» **THE EXERCISE**: Exactly repeat the full listing that follows.
━━━━━ RECORDED INFORMATION
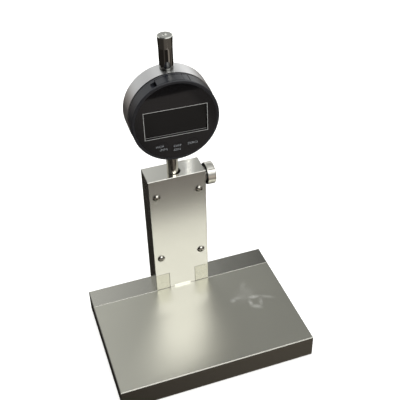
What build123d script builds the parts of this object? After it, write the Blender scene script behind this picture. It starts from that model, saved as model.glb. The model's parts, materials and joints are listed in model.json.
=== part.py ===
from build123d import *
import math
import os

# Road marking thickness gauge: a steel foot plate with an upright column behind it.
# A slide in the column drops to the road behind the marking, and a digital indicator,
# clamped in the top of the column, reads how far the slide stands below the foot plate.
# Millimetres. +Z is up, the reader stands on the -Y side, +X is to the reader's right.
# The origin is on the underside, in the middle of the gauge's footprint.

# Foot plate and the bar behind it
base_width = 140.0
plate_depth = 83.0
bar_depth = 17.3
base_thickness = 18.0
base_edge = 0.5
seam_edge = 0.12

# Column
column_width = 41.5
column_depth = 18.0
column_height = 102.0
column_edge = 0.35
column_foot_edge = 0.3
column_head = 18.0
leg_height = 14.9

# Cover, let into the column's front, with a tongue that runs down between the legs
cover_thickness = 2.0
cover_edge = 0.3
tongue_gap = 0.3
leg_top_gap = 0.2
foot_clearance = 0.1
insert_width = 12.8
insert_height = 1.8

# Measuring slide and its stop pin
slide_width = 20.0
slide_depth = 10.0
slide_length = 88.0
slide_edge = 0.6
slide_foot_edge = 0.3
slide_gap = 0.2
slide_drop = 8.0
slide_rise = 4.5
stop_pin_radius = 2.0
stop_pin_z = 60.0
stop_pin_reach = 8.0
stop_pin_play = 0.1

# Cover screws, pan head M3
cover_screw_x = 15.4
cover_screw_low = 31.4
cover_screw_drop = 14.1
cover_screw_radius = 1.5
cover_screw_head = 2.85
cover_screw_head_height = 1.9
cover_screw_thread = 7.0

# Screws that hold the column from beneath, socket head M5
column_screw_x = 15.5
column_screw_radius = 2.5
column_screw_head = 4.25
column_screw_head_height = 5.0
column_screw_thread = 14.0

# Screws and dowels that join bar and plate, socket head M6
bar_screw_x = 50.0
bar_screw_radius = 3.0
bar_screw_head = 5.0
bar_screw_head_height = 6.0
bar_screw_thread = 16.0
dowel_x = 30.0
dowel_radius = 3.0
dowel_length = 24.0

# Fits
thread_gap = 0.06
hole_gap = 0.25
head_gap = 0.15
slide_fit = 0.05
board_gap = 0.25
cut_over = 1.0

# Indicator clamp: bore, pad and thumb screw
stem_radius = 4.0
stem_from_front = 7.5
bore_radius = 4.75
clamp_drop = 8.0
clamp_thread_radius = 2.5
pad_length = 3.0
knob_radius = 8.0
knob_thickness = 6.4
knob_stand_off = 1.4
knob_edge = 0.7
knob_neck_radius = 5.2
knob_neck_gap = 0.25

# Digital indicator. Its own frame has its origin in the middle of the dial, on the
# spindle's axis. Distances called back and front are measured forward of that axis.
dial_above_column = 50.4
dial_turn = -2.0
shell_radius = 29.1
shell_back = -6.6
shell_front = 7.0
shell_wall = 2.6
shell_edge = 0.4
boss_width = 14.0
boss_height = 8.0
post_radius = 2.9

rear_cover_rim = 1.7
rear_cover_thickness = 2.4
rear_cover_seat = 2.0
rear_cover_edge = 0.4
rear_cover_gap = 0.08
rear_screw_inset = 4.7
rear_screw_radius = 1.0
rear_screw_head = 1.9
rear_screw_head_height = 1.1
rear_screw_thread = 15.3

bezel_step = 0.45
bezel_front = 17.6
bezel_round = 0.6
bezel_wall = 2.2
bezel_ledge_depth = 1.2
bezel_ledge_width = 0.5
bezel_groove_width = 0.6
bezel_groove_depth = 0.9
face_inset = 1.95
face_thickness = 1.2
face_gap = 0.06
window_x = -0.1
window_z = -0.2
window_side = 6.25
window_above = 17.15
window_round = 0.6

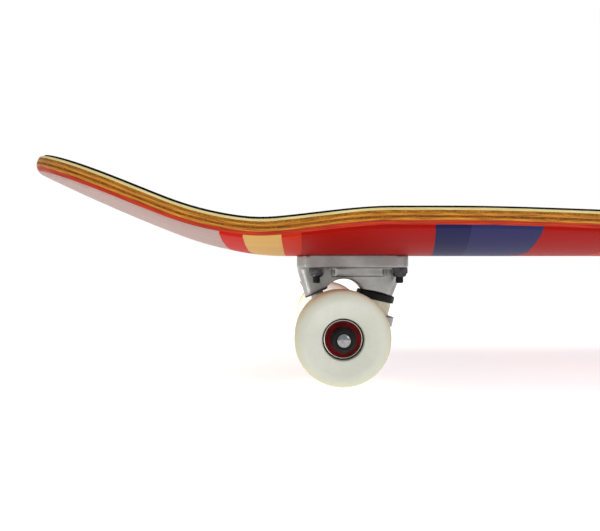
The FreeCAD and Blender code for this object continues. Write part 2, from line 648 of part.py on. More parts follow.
━━━━━━━━━━
» **SOLUTION FOR THIS EXERCISE**:
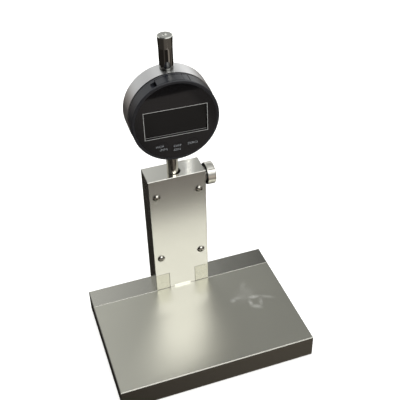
What build123d script builds the parts of this object? After it, write the Blender scene script behind this picture. It starts from that model, saved as model.glb. The model's parts, materials and joints are listed in model.json.
=== part.py ===
from build123d import *
import math
import os

# Road marking thickness gauge: a steel foot plate with an upright column behind it.
# A slide in the column drops to the road behind the marking, and a digital indicator,
# clamped in the top of the column, reads how far the slide stands below the foot plate.
# Millimetres. +Z is up, the reader stands on the -Y side, +X is to the reader's right.
# The origin is on the underside, in the middle of the gauge's footprint.

# Foot plate and the bar behind it
base_width = 140.0
plate_depth = 83.0
bar_depth = 17.3
base_thickness = 18.0
base_edge = 0.5
seam_edge = 0.12

# Column
column_width = 41.5
column_depth = 18.0
column_height = 102.0
column_edge = 0.35
column_foot_edge = 0.3
column_head = 18.0
leg_height = 14.9

# Cover, let into the column's front, with a tongue that runs down between the legs
cover_thickness = 2.0
cover_edge = 0.3
tongue_gap = 0.3
leg_top_gap = 0.2
foot_clearance = 0.1
insert_width = 12.8
insert_height = 1.8

# Measuring slide and its stop pin
slide_width = 20.0
slide_depth = 10.0
slide_length = 88.0
slide_edge = 0.6
slide_foot_edge = 0.3
slide_gap = 0.2
slide_drop = 8.0
slide_rise = 4.5
stop_pin_radius = 2.0
stop_pin_z = 60.0
stop_pin_reach = 8.0
stop_pin_play = 0.1

# Cover screws, pan head M3
cover_screw_x = 15.4
cover_screw_low = 31.4
cover_screw_drop = 14.1
cover_screw_radius = 1.5
cover_screw_head = 2.85
cover_screw_head_height = 1.9
cover_screw_thread = 7.0

# Screws that hold the column from beneath, socket head M5
column_screw_x = 15.5
column_screw_radius = 2.5
column_screw_head = 4.25
column_screw_head_height = 5.0
column_screw_thread = 14.0

# Screws and dowels that join bar and plate, socket head M6
bar_screw_x = 50.0
bar_screw_radius = 3.0
bar_screw_head = 5.0
bar_screw_head_height = 6.0
bar_screw_thread = 16.0
dowel_x = 30.0
dowel_radius = 3.0
dowel_length = 24.0

# Fits
thread_gap = 0.06
hole_gap = 0.25
head_gap = 0.15
slide_fit = 0.05
board_gap = 0.25
cut_over = 1.0

# Indicator clamp: bore, pad and thumb screw
stem_radius = 4.0
stem_from_front = 7.5
bore_radius = 4.75
clamp_drop = 8.0
clamp_thread_radius = 2.5
pad_length = 3.0
knob_radius = 8.0
knob_thickness = 6.4
knob_stand_off = 1.4
knob_edge = 0.7
knob_neck_radius = 5.2
knob_neck_gap = 0.25

# Digital indicator. Its own frame has its origin in the middle of the dial, on the
# spindle's axis. Distances called back and front are measured forward of that axis.
dial_above_column = 50.4
dial_turn = -2.0
shell_radius = 29.1
shell_back = -6.6
shell_front = 7.0
shell_wall = 2.6
shell_edge = 0.4
boss_width = 14.0
boss_height = 8.0
post_radius = 2.9

rear_cover_rim = 1.7
rear_cover_thickness = 2.4
rear_cover_seat = 2.0
rear_cover_edge = 0.4
rear_cover_gap = 0.08
rear_screw_inset = 4.7
rear_screw_radius = 1.0
rear_screw_head = 1.9
rear_screw_head_height = 1.1
rear_screw_thread = 15.3

bezel_step = 0.45
bezel_front = 17.6
bezel_round = 0.6
bezel_wall = 2.2
bezel_ledge_depth = 1.2
bezel_ledge_width = 0.5
bezel_groove_width = 0.6
bezel_groove_depth = 0.9
face_inset = 1.95
face_thickness = 1.2
face_gap = 0.06
window_x = -0.1
window_z = -0.2
window_side = 6.25
window_above = 17.15
window_round = 0.6

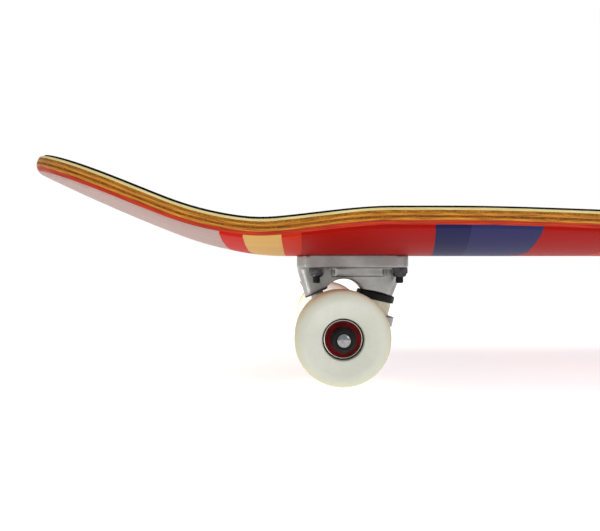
The FreeCAD and Blender code for this object continues. Write part 2, from line 648 of part.py on. More parts follow.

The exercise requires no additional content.